“Y’know, we can’t believe it – every time we come to New York we find another neighbourhood where you just wouldn’t have gone to a few years ago – and then, you get somewhere like THIS!”
The woman and her husband from Washington DC weren’t wrong. If you take the L Train to Bedford Avenuein Williamsburg, you’ll find a thriving bar and restaurant scene. On North 3rd, a German beer hall serving up a fantastic mix of continental drinks and home brews too. Because most off these beers are quite strong, they’re not the cheapest in town – but they’re served up in style by bar tenders who really know their stuff, and are happy to let you taste before you buy.
I’m waiting for the cliched oompah music to start at any moment – especially when a group of musicians with brass instruments turn up. But although this is New York, I could easily be back in New Orleans when Baby Soda start up a Dixie inspired jazz set.
The performance is as good as any I saw down south, and the place soon fills up with a crowd of all ages. Some of whom can’t wait to get up for a boogie.
Unlike the brightly lit streets of Manhattan, Williamsburg is more of a low key area. Side streets quickly disappear into darkness, and there isn’t the benefit of an easy grid system to follow if you take a wrong turn. But Bedford Avenue itself has more than enough to keep you entertained for an evening, whatever you taste. At Spike Hill the emphasis is on rock, with Chris Cubeta and the Liars Club. I’m only in time to catch the end of the set, but these guys are good.

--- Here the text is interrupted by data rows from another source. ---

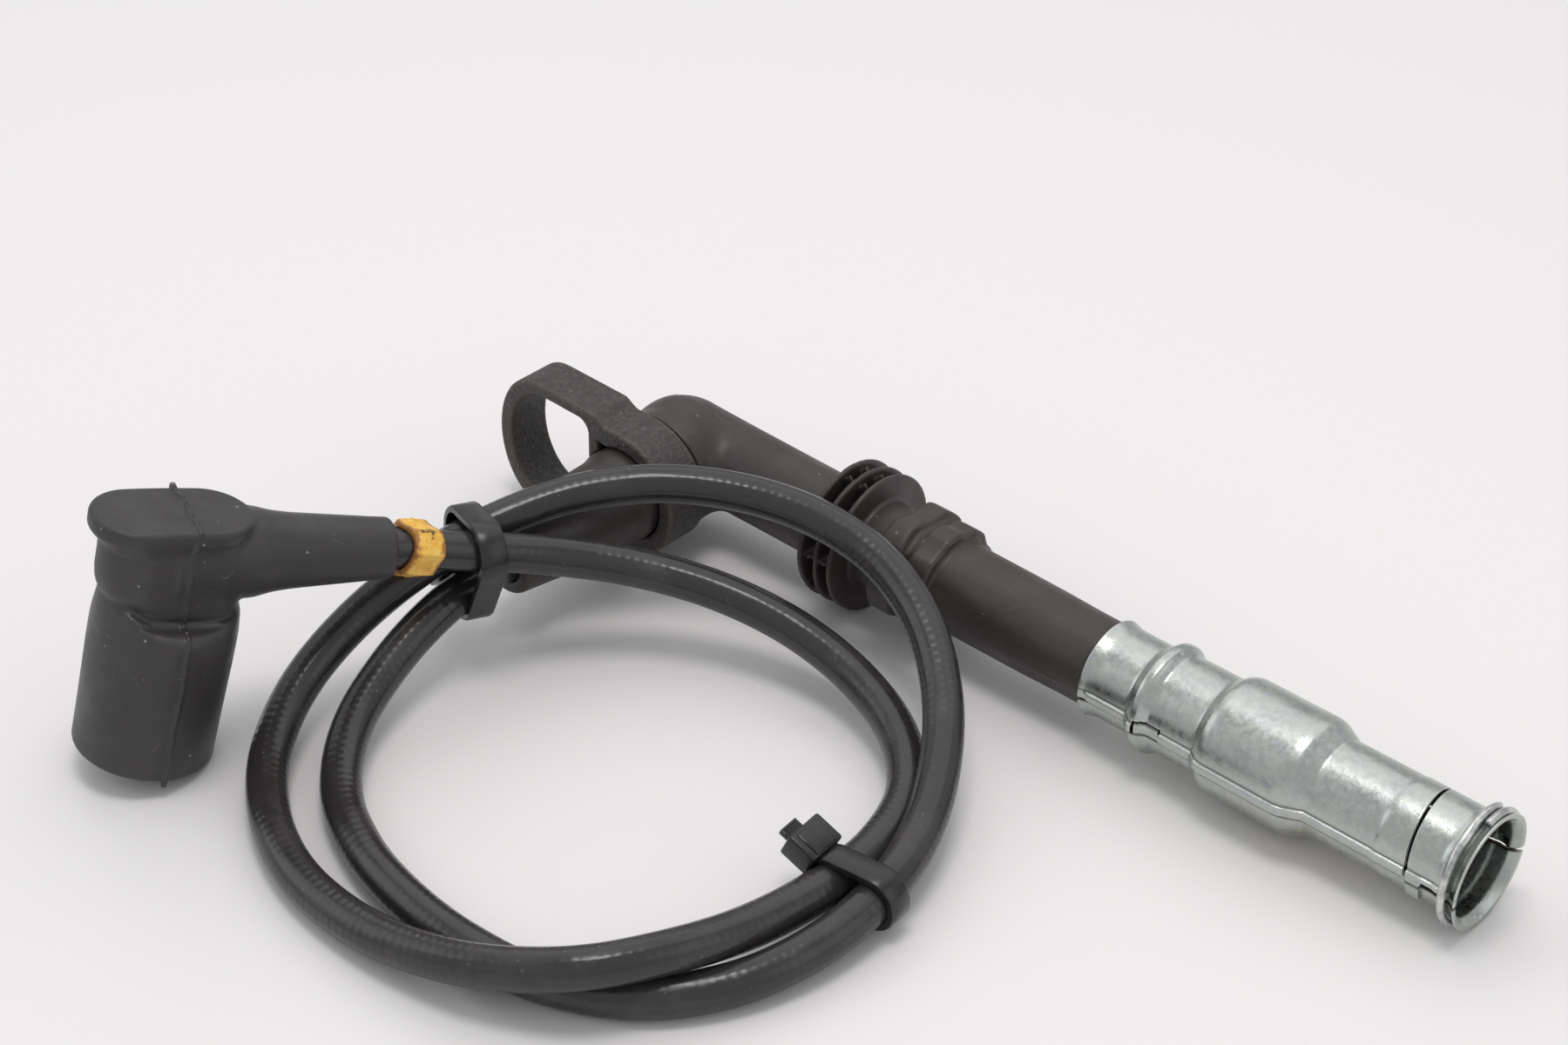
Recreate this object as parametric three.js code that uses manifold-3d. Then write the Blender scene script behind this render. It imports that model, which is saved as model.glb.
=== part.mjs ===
// Spark plug wire: a moulded rubber coil boot, a plug connector with a pressed steel shield,
// and the high-voltage cable between them, looped twice and held by two cable ties.
// Millimetres, +Z up. The plug connector lies along X with its open end toward +X.
import * as THREE from 'three';
import { mergeVertices } from 'three/addons/utils/BufferGeometryUtils.js';
import Module from 'manifold-3d';

const wasm = await Module();
wasm.setup();

// Fits
const GAP = 0.3; // clearance between pieces that touch
const LAP = 0.4; // depth by which joined volumes run into each other
const NOSE_FIT = 0.255; // clearance of the stem's rubber nose in the shield's neck

// Cable
const CABLE_R = 3.5; // jacket radius
const CABLE_SIDES = 10;
const CABLE_STEPS = 72;

// Plug connector: the pressed shield, stations measured from its rear lip
const SHEET = 0.7; // steel thickness
const NECK_R = 8.25; // outer radius behind the bead
const NECK_LIP = 0.55; // flare of the rear lip
const BEAD_S = 12; // station of the pressed bead
const BEAD_R = 9.9;
const SLEEVE_R = 8.6; // between the bead and the bulge
const BULGE_S = 25.6; // start of the full bulge
const BULGE_END_S = 40.8;
const BULGE_R = 10.8;
const BARREL_S = 45.7; // start of the long front barrel
const BARREL_R = 8.65;
const SHIELD_LENGTH = 74.4;
const PRESS_STEP_S = SHIELD_LENGTH - 15.8; // faint step of the second pressing
const PRESS_STEP = 0.12;
const GROOVE_S = SHIELD_LENGTH - 3.8; // seat of the wire ring
const GROOVE_R = 9.0;
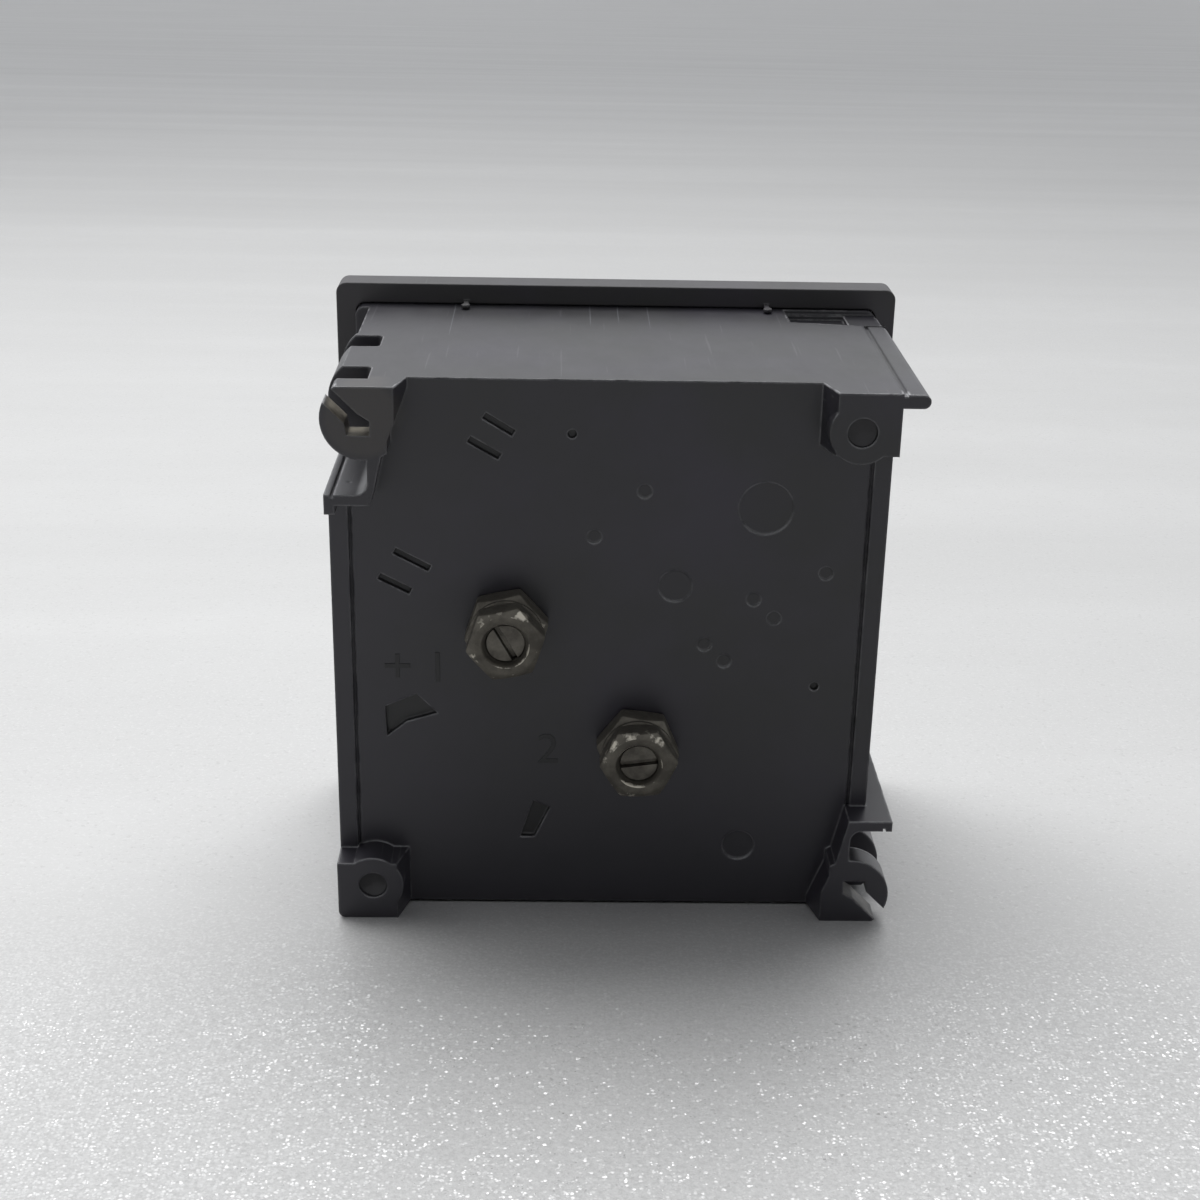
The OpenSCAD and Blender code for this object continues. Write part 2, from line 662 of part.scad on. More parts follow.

There are plenty of bars still open, but Wednesdays in Williamsburg seem a little low key. And it’s almost time to go back home for me too. Though on the L Line, the entertainment continues with some gypsy jazz.
Along with the violin, this busker has bells on his shoes. And whilst I can understand people’s reluctance to give money to casual beggars on the subway, this one deserves a few dollars.